In 1972, one antiwar senator put it this way: "What earthly difference does it make to nomadic tribes or uneducated subsistence farmers in Vietnam or Cambodia or Laos, whether they have a military dictator, a royal prince or a socialist commissar in some distant capital that they've never seen and may never heard of?" A columnist for The New York Times wrote in a similar vein in 1975, just as Cambodia and Vietnam were falling to the communists: "It's difficult to imagine," he said, "how their lives could be anything but better with the Americans gone." A headline on that story, date Phnom Penh, summed up the argument: "Indochina without Americans: For Most a Better Life."
The world would learn just how costly these misimpressions would be. In Cambodia, the Khmer Rouge began a murderous rule in which hundreds of thousands of Cambodians died by starvation and torture and execution. In Vietnam, former allies of the United States and government workers and intellectuals and businessmen were sent off to prison camps, where tens of thousands perished. Hundreds of thousands more fled the country on rickety boats, many of them going to their graves in the South China Sea.
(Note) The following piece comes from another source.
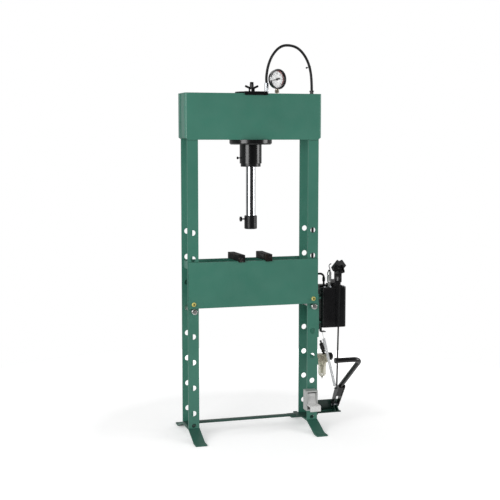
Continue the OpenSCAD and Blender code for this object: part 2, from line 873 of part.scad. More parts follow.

Three decades later, there is a legitimate debate about how we got into the Vietnam War and how we left. There's no debate in my mind that the veterans from Vietnam deserve the high praise of the United States of America. (Applause.) Whatever your position is on that debate, one unmistakable legacy of Vietnam is that the price of America's withdrawal was paid by millions of innocent citizens whose agonies would add to our vocabulary new terms like "boat people," "re-education camps," and "killing fields."
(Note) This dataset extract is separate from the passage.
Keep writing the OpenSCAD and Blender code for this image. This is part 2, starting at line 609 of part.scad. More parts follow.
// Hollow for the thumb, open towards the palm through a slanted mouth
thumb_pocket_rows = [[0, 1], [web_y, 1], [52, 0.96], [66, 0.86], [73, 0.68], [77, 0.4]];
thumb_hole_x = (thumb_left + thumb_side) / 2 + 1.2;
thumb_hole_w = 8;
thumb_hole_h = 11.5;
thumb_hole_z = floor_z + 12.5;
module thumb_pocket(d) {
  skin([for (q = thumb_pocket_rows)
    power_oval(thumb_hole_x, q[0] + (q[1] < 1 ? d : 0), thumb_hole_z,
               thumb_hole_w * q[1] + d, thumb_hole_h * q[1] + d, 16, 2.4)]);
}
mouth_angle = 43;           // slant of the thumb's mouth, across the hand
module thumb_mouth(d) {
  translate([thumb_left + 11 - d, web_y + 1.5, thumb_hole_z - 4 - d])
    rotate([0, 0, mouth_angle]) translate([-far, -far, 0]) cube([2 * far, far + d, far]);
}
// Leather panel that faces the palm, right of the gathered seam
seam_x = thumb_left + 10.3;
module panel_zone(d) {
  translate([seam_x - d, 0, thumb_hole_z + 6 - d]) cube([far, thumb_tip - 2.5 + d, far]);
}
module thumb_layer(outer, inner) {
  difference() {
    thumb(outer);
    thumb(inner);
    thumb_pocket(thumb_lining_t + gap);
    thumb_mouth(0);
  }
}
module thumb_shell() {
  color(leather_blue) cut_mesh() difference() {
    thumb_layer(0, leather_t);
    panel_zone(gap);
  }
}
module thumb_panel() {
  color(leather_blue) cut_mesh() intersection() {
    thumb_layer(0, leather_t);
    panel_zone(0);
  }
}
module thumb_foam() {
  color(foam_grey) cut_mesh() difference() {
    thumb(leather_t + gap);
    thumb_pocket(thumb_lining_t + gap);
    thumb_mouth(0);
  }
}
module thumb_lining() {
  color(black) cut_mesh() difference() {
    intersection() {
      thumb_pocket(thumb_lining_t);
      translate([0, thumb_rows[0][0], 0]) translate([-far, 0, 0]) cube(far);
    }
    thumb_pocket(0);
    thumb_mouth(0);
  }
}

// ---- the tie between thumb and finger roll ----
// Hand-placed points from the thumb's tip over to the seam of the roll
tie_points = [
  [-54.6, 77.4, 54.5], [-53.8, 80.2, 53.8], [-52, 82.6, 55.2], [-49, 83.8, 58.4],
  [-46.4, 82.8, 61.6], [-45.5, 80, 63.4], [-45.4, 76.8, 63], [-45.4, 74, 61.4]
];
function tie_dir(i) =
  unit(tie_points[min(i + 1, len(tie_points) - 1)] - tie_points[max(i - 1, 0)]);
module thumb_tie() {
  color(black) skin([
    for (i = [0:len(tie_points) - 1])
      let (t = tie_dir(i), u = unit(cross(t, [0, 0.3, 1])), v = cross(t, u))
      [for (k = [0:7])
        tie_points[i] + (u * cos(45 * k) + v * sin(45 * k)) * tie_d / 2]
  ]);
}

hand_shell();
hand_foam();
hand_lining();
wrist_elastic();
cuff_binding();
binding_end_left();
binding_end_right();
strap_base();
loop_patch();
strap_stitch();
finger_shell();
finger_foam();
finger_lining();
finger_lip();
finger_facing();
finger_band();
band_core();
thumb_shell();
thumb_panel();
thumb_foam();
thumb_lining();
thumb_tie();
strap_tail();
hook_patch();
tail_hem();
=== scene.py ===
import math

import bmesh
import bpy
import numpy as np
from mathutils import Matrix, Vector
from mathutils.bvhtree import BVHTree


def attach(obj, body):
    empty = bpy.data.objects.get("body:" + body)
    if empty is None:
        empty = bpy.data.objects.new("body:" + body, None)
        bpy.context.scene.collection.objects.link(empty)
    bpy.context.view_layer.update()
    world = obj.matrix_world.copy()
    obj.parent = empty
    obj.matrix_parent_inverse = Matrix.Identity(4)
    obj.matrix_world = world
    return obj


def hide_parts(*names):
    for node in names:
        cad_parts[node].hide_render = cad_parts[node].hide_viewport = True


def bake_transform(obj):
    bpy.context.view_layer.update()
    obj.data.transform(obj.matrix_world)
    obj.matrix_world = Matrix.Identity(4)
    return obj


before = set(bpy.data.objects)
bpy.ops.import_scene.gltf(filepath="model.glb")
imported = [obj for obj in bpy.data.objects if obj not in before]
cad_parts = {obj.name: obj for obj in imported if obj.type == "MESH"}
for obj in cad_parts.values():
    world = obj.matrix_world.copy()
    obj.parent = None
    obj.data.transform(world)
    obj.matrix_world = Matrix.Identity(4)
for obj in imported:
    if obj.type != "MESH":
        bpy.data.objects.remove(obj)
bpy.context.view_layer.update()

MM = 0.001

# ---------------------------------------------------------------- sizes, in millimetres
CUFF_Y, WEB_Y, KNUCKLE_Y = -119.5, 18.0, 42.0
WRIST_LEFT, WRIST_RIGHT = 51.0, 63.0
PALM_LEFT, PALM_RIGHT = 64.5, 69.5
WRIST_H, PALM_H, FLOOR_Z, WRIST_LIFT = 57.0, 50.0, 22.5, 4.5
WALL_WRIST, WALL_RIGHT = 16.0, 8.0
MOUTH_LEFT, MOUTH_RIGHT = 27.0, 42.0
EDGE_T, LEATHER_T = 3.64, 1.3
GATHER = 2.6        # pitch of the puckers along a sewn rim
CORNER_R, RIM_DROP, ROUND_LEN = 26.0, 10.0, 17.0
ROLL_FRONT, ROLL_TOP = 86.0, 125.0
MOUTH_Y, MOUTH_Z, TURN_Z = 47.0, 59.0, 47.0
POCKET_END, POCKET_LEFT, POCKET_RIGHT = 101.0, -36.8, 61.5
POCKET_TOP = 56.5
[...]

There was another price to our withdrawal from Vietnam, and we can hear it in the words of the enemy we face in today's struggle -- those who came to our soil and killed thousands of citizens on September the 11th, 2001. In an interview with a Pakistani newspaper after the 9/11 attacks, Osama bin Laden declared that "the American people had risen against their government's war in Vietnam. And they must do the same today."
His number two man, Zawahiri, has also invoked Vietnam. In a letter to al Qaeda's chief of operations in Iraq, Zawahiri pointed to "the aftermath of the collapse of the American power in Vietnam and how they ran and left their agents."
Zawahiri later returned to this theme, declaring that the Americans "know better than others that there is no hope in victory. The Vietnam specter is closing every outlet." Here at home, some can argue our withdrawal from Vietnam carried no price to American credibility -- but the terrorists see it differently.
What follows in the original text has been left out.